< Psalmen 41 >
1 Voor muziekbegeleiding. Een psalm van David. Heil, die bezorgd is voor zwakken en armen: Op de dag van rampspoed zal Jahweh hem redden.
Dem Sangmeister. Ein Psalm Davids. Selig der, welcher verständig handelt mit dem Armen. Am bösen Tag läßt ihn Jehovah entrinnen.
2 Jahweh behoedt en behoudt hem, maakt hem gelukkig op aarde, En geeft hem niet prijs aan de haat van zijn vijand.
Jehovah wird behüten und beleben ihn. Selig wird er auf der Erde, und Er wird ihn nicht geben in seiner Feinde Willen.
3 Jahweh zal hem op zijn ziekbed verkwikken, En zijn lijdenssponde verlichten.
Jehovah unterstützt ihn auf dem Siechbette, Du kehrst um sein ganzes Lager in seiner Krankheit.
4 Ik bid wel: "Jahweh, wees mij genadig; Genees mijn ziel, want ik heb gezondigd tegen U!"
Ich sprach: Jehovah, sei mir gnädig und heile meine Seele; denn ich habe gesündigt wider Dich.
5 Maar mijn vijand verwenst mij: "Wanneer gaat hij dood, en verdwijnt ook zijn naam!"
Meine Feinde sprachen Böses wider mich: Wann wird er sterben und sein Name vergehen?
6 En komt er een op bezoek, dan huichelt zijn hart, Verzint hij leugens, en gaat ze buiten vertellen.
Und kommt einer, um zu sehen, so redet er Eitles; sein Herz bringt Unrecht zusammen. Er geht hinaus, draußen redet er es.
7 Al die mij haten, smoezelen onder elkander, En denken het ergste van mij:
Alle meine Hasser flüstern zusammen wider mich, wider mich erdenken sie mir Böses.
8 "Een helse pest kleeft hem aan; Waar hij ligt, blijft hij liggen!" ()

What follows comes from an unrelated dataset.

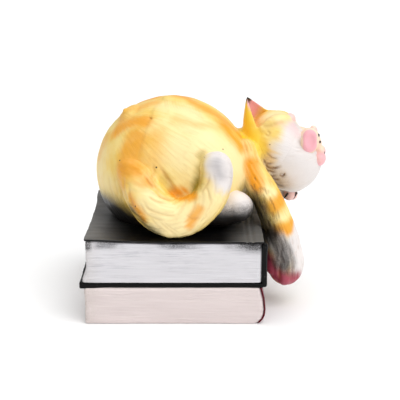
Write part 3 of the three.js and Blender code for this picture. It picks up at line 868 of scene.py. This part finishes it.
class Paint:
    """A node material with short ways to add the nodes that paint needs."""

    def __init__(self, name, roughness, coat=0.0, specular=0.4):
        self.material = bpy.data.materials.new(name)
        self.material.use_nodes = True
        self.nodes = self.material.node_tree.nodes
        self.links = self.material.node_tree.links
        self.shader = self.nodes["Principled BSDF"]
        self.shader.inputs["Roughness"].default_value = roughness
        self.shader.inputs["Coat Weight"].default_value = coat
        self.shader.inputs["Coat Roughness"].default_value = 0.25
        self.shader.inputs["Specular IOR Level"].default_value = specular
        self.place = self.nodes.new("ShaderNodeTexCoord").outputs["Object"]

    def set(self, socket, value):
        """Links a node's output to a socket, or sets the socket to a value."""
        if hasattr(value, "is_output"):
            self.links.new(value, socket)
        else:
            socket.default_value = value

    def attribute(self, name, part="Fac"):
        node = self.nodes.new("ShaderNodeAttribute")
        node.attribute_name = name
        return node.outputs[part]

    def scaled(self, vector, scale):
        node = self.nodes.new("ShaderNodeVectorMath")
        node.operation = "MULTIPLY"
        self.set(node.inputs[0], vector)
        node.inputs[1].default_value = scale
        return node.outputs[0]

    def math(self, operation, a, b=0.0, clamp=False):
        node = self.nodes.new("ShaderNodeMath")
        node.operation = operation
        node.use_clamp = clamp
        self.set(node.inputs[0], a)
        self.set(node.inputs[1], b)
        return node.outputs[0]

    def times(self, a, b, clamp=False):
        return self.math("MULTIPLY", a, b, clamp)

    def plus(self, a, b, clamp=False):
        return self.math("ADD", a, b, clamp)

    def axes(self, vector):
        """The X, Y and Z of a vector."""
        node = self.nodes.new("ShaderNodeSeparateXYZ")
        self.links.new(vector, node.inputs[0])
        return node.outputs

    def noise(self, scale, detail=3.0, roughness=0.5, vector=None):
        node = self.nodes.new("ShaderNodeTexNoise")
        self.set(node.inputs["Vector"], vector or self.place)
        node.inputs["Scale"].default_value = scale
        node.inputs["Detail"].default_value = detail
        node.inputs["Roughness"].default_value = roughness
        return node.outputs["Fac"]

    def remap(self, value, low, high, to_low=0.0, to_high=1.0):
        node = self.nodes.new("ShaderNodeMapRange")
        node.interpolation_type = "SMOOTHSTEP"
        self.set(node.inputs["Value"], value)
        for socket, number in zip(node.inputs[1:5], (low, high, to_low, to_high)):
            socket.default_value = number
        return node.outputs[0]

    def mix(self, share, a, b):
        """Mixes two colours. A mix node's colour sockets come after those of its other types."""
        node = self.nodes.new("ShaderNodeMix")
        node.data_type = "RGBA"
        self.set(node.inputs["Factor"], share)
        self.set(node.inputs[6], a)
        self.set(node.inputs[7], b)
        return node.outputs[2]

    def finish(self, colour, height, distance_mm, strength):
        """Sets the colour and the bump, and returns the material."""
        self.set(self.shader.inputs["Base Color"], colour)
        node = self.nodes.new("ShaderNodeBump")
        node.inputs["Strength"].default_value = strength
        node.inputs["Distance"].default_value = distance_mm * MM
        self.set(node.inputs["Height"], height)
        self.set(self.shader.inputs["Normal"], node.outputs[0])
        return self.material

    def pinholes(self, spacing_mm, size):
        """Sparse round specks, one in a few cells: 1 in a speck, 0 outside."""
        node = self.nodes.new("ShaderNodeTexVoronoi")
        self.set(node.inputs["Vector"], self.place)
        node.inputs["Scale"].default_value = 1000 / spacing_mm
        speck = self.remap(node.outputs["Distance"], size, size * 1.8, 1.0, 0.0)
        split = self.nodes.new("ShaderNodeSeparateColor")
        self.links.new(node.outputs["Color"], split.inputs[0])
        chosen = self.remap(split.outputs[0], 0.62, 0.64)
        return self.times(speck, chosen)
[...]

Ein Wort Belials ergieße sich über ihn! Und wenn er liegt, so stehe er nicht wieder auf.
9 Zelfs mijn vriend, op wien ik vertrouwde, En die mijn brood heeft gegeten, heft de hiel tegen mij op.

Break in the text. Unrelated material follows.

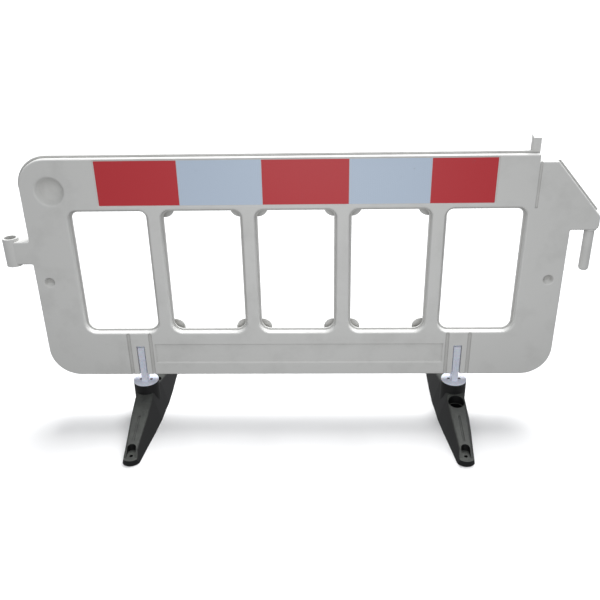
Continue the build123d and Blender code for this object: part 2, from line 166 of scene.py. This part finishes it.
def reflective_film(name, colour, cell, scuff_colour):
    """Retroreflective sheeting: glass beads in honeycomb cells under a clear acrylic skin."""
    # A flat bright colour under gloss, crossed by a faint honeycomb of seal lines, with the odd
    # grey scuff. The cells are drawn coarser than the real 3 mm ones so that they show.
    material, tree, output = new_material(name)
    place = add_node(tree, "ShaderNodeTexCoord").outputs["Object"]
    total = None
    for turn in (0, 60, 120):
        # three sets of waves at sixty degrees add up to a honeycomb of bright spots
        across = Vector((math.cos(math.radians(turn)), 0.0, math.sin(math.radians(turn))))
        phase = add_node(tree, "ShaderNodeVectorMath", {
            0: place, 1: across * (2 * math.pi * per_metre(cell))}, operation="DOT_PRODUCT")
        wave = add_node(tree, "ShaderNodeMath", {0: phase.outputs["Value"]}, operation="COSINE")
        if total is None:
            total = wave
        else:
            total = add_node(tree, "ShaderNodeMath", {
                0: total.outputs["Value"], 1: wave.outputs["Value"]}, operation="ADD")
    seal = add_node(tree, "ShaderNodeMapRange", {
        "Value": total.outputs["Value"], "From Min": -1.5, "From Max": -0.7, "To Min": 0.16, "To Max": 0.0})
    scuffs = add_node(tree, "ShaderNodeTexNoise", {
        "Vector": place, "Scale": per_metre(FILM_SCUFF), "Detail": 6.0, "Roughness": 0.7})
    scuffed = add_node(tree, "ShaderNodeMapRange", {
        "Value": scuffs.outputs["Fac"], "From Min": 0.66, "From Max": 0.74, "To Min": 0.0, "To Max": 0.35})
    worn = add_node(tree, "ShaderNodeMath", {
        0: seal.outputs["Result"], 1: scuffed.outputs["Result"]}, operation="ADD", use_clamp=True)
    shade = add_node(tree, "ShaderNodeMix", {
        "Factor": worn.outputs["Value"], "A": solid(colour), "B": solid(scuff_colour)}, data_type="RGBA")
    dent = add_node(tree, "ShaderNodeBump", {
        "Height": total.outputs["Value"], "Strength": 0.15, "Distance": 0.15 * MILLIMETRE})
    shader = add_node(tree, "ShaderNodeBsdfPrincipled", {
        "Base Color": shade.outputs["Result"], "Roughness": 0.5, "IOR": 1.49, "Coat Weight": 0.1,
        "Coat Roughness": 0.2, "Normal": dent.outputs["Normal"]})
    tree.links.new(shader.outputs["BSDF"], output.inputs["Surface"])
    return material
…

Auch der Mann, der mit mir in Frieden ist, dem ich vertraute, der mein Brot ißt, hebt hoch die Ferse wider mich.
10 Maar wees Gij mij genadig, o Jahweh; Richt mij weer op, om het hun te vergelden.
Du aber, Jehovah, sei mir gnädig, und richte mich auf, daß ich ihnen vergelte.
11 Hieraan erken ik, dat Gij mij bemint: Als mijn vijand niet over mij juicht,
Daran erkenne ich, daß Du Lust an mir hast, daß mein Feind nicht jubelt über mich.
12 Maar als ik gezond word, en Gij mij behoudt, En mij eeuwig voor uw aangezicht plaatst.
Und mich erhältst Du in meiner Rechtschaffenheit, und stellst mich vor Dein Angesicht in Ewigkeit.
13 Geloofd zij Jahweh, lsraëls God Van eeuwigheid tot eeuwigheid. Amen, Amen!
Gesegnet sei Jehovah, der Gott Israels, von Ewigkeit zu Ewigkeit. Amen und Amen.